0
votes

We have a HBase based system where we would like to bulk load a few million rows on a daily basis in production. We think that HBase Bulk Load will be a good option compared to puts - the bulk load feature uses a MapReduce job to output table data in HBase’s internal data format, and then directly loads the generated StoreFiles into a running cluster. Using bulk load will use less CPU and network resources than simply using the HBase API. We have evaluated this and it works fine. The following section in the Reference guide talks about the limitations:

72.2. Bulk Load Limitations As bulk loading bypasses the write path, the WAL doesn’t get written to as part of the process. Replication works by reading the WAL files so it won’t see the bulk loaded data – and the same goes for the edits that use Put.setDurability(SKIP_WAL). One way to handle that is to ship the raw files or the HFiles to the other cluster and do the other processing there.

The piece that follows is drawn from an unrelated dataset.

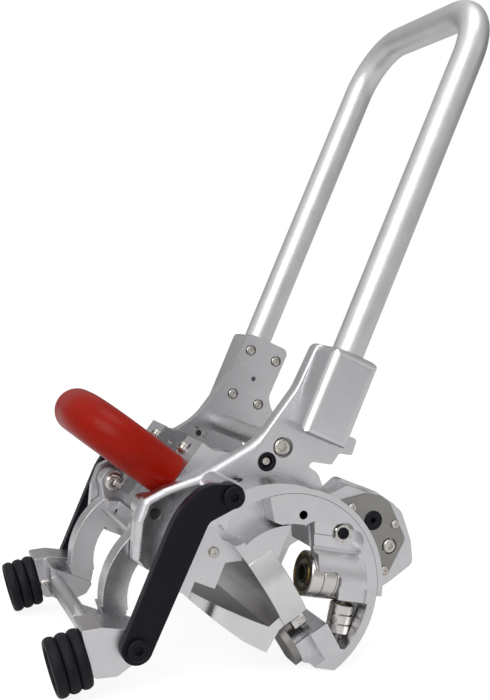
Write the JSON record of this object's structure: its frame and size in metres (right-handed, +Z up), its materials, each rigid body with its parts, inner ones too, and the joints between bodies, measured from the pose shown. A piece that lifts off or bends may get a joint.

This is a big problem since we want to use high availability. We also found another JIRA HBASE-13153 which suggests that replication works after the fix.

Questions:

  1. Is Bulk Load intended for production use?
  2. Is the HBase documentation out of date and the limitation is resolved now?
  3. Are there any other limitations of using Bulk Load? If yes, what is the preferred approach?
1

1 Answers

0
votes
  1. Yes. Many users use the bulk load in production
  2. Yes after HBASE-13153, that mentioned limitation is not there. But see Release Note of the issue. By default this feature is off. You will have to configure it to work. And then the bulk loaded files also will get replicated to the peer cluster(s). Ya the doc is out of date. Will get that fixed soon. Also please see the fix versions. You will have to select the versions accordingly.
  3. Other limitations : You need security (ACLs) to be used? If so, the ACL need for bulk load is CREATE permission on table/CF not just WRITE permission. Please keep that in mind. This is not a limitation but just saying. There were some defects in bulk load but in 1.3+ versions these should be fixed already.

Ya sure you can try using the bulk load way of data writes and that seems a perfect match for your use case.